FROST FELL AT NIGHT. In Dismount Fort children began to wear felt hats or scarves when going to school in the morning. The sound of bellows could be heard everywhere in the afternoon, when many families were boiling cabbages to make sauerkraut. A few households were pickling kimchee, and there was a scent of garlic in the air.

The Shaos were upset because they couldn’t pickle sauerkraut; there was no space in their room for a large crock. The corridor of the dormitory house would be blocked if such a thing was put there; also, the smell would be awful. What Meilan did instead was salt a tall jar of turnips. For storing fresh vegetables, Bin was digging a pit in the southern corner of the courtyard, near the street wall. When it began to freeze, he would place their cabbages and turnips into it and cover them up with sorghum stalks, straw sacks, and earth. By comparison, the families in Workers’ Park could put their sauerkraut crocks in their outer rooms and dig vegetable pits in their backyards; some families even built brick vegetable cellars, in which beer and fruit could be stored in summer.
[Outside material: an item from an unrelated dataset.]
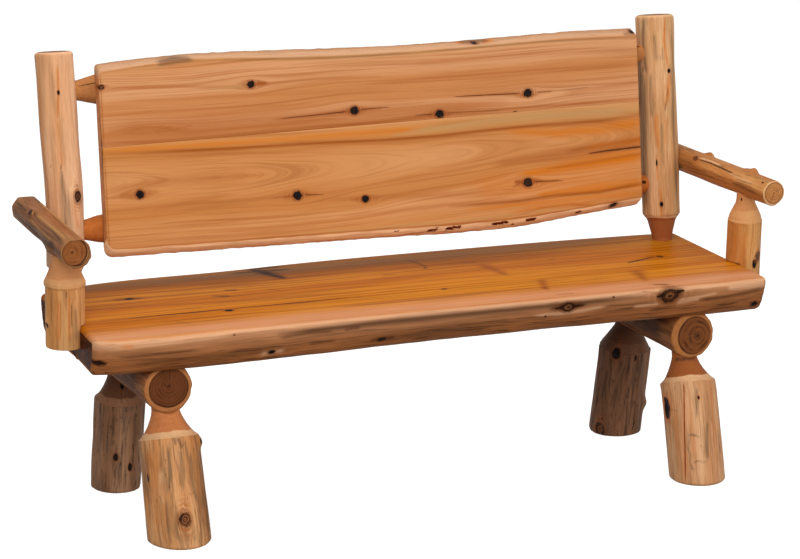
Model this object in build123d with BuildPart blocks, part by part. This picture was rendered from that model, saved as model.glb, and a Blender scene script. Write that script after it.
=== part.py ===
# Rustic log bench: a thick live-edge seat on two cross logs and four splayed log legs, a live-edge
# back carried on two rails between raked posts, and a log arm on a notched arm post at each end.
# Millimetres. X runs along the bench, the front faces -Y, and the floor is z = 0.

from build123d import *
from math import cos, radians, sin, tan
import os

# ---------------------------------------------------------------- driving sizes

# Seat: two planks glued edge to edge over a loose tongue, each with one live edge
seat_length = 1532.0
seat_depth = 470.0
seat_height = 437.0
seat_thickness = 80.0
seat_middle_y = 12.0
seat_arris = 12.0
seat_wane_height = 36.0
seat_wane_share = 0.35
seat_end_bevel = 8.0
front_plank_depth = 163.0
# Live edges: share of the half length, then how far the edge stands out from its straight line
# at its fullest and where it curls under the plank
front_edge_waves = [(-1.0, -22, -36), (-0.965, -2, -29), (-0.88, 6, -25), (-0.6, 1, -21),
                    (-0.2, -2, -37), (0.3, 0, -44), (0.65, -2, -39), (0.93, -3, -36), (1.0, -14, -46)]
rear_edge_waves = [(-1.0, -56, -80), (-0.93, -27, -51), (-0.86, -15, -39), (-0.4, 1, -23),
                   (-0.25, 9, -15), (0.3, 12, -12), (0.75, 1, -23), (0.95, -11, -35), (1.0, -16, -40)]
seat_tongue_length = 1400.0
seat_tongue_width = 50.0
seat_tongue_thickness = 14.0

# Cross logs that carry the seat, flattened on top to bed it
cross_log_diameter = 105.0
cross_log_spacing = 1212.0
cross_log_length = 352.0
cross_log_setback = 44.0
cross_log_flat = 6.5
cross_log_end_bevel = 5.0

# Legs: short fat logs, turned down at the top to a hollow neck and a round tenon. The shoulder's
# drop is measured from the cross log's axis.
front_left_leg_diameter = 127.0
front_right_leg_diameter = 121.0
rear_left_leg_diameter = 108.0
rear_right_leg_diameter = 116.0
front_left_neck_diameter = 60.0
front_right_neck_diameter = 54.0
rear_neck_diameter = 56.0
leg_shoulder_drop = 106.0
leg_neck_rise = 52.0
leg_tenon_diameter = 50.0
leg_tenon_reach = 20.0
front_leg_setback = 40.0
rear_leg_setback = 49.0
front_leg_splay_degrees = 16.7
rear_leg_splay_degrees = 6.2
front_leg_toe_in = 5.0
rear_left_leg_toe_in = -3.0
rear_right_leg_toe_in = 14.0

# Back posts, raked
post_spacing = 1420.0
post_setback = 68.0
post_rake_degrees = 8.5
post_length = 512.0
left_post_diameter = 81.0
right_post_diameter = 86.0
post_neck_diameter = 44.0
post_neck_height = 55.0
post_collar_height = 6.0
post_tenon_length = 60.0
post_top_bevel = 7.0

# Back rails, with their heights measured up the rake from the seat
upper_rail_height = 427.0
lower_rail_height = 130.0
upper_rail_diameter = 72.0
lower_rail_diameter = 68.0
rail_tenon_diameter = 40.0
rail_tenon_length = 34.0
rail_taper_length = 62.0

# Back: two boards glued edge to edge over a loose tongue, wide faces to the rails and live edges
# bevelled to the front
back_length = 1264.0
back_thickness = 30.0
back_seat_depth = 27.0
back_seam_height = 314.0
back_seam_rise = 16.0
back_top_height = 486.0
back_bottom_height = 64.0
back_end_bevel = 3.0
# Share of the half length, then the outer edge and the front arris above the nominal line
top_edge_waves = [(-1.0, -4, -22), (-0.7, 5, -7), (-0.3, 1, -17), (0.1, -5, -20), (0.45, -2, -17),
                  (0.75, 2, -13), (1.0, 0, -16)]
bottom_edge_waves = [(-1.0, 5, 25), (-0.5, 1, 21), (0.0, -3, 18), (0.35, -7, 15), (0.55, -4, 18),
                     (0.75, 8, 28), (1.0, 22, 42)]
back_tongue_length = 1160.0
back_tongue_width = 36.0
back_tongue_thickness = 8.0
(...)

On Sunday, at noon, having shoveled earth out of the vegetable pit, Bin opened the southern window to let in some warm air. The loudspeaker, hung on a pole on the street, stopped playing music and began emitting static. Then a crisp female voice announced that Secretary Yang was a candidate for the position of vice chairman of the County People’s Congress. This was an honor for the whole commune. Together with him, there were two other people running for the position, and the election would be held the next morning at the County Administration.

Bin was convinced that Yang was also his enemy. Obviously, Yang had passed his letter of accusation on to the plant’s leaders; this was a gross violation of the Party’s policy of protecting discontented masses. No doubt the three leaders were in the same clique and should be exposed together. In his new letter of accusation, Bin had written, “The three of them wear the same pair of trousers and breathe through one nostril.” Now, the news of Yang’s candidacy for the congress suggested to Bin a bold idea. He had to do something to prevent Yang from winning the election; the People’s Congress ought to be in the hands of an honest man who would serve the people heart and soul.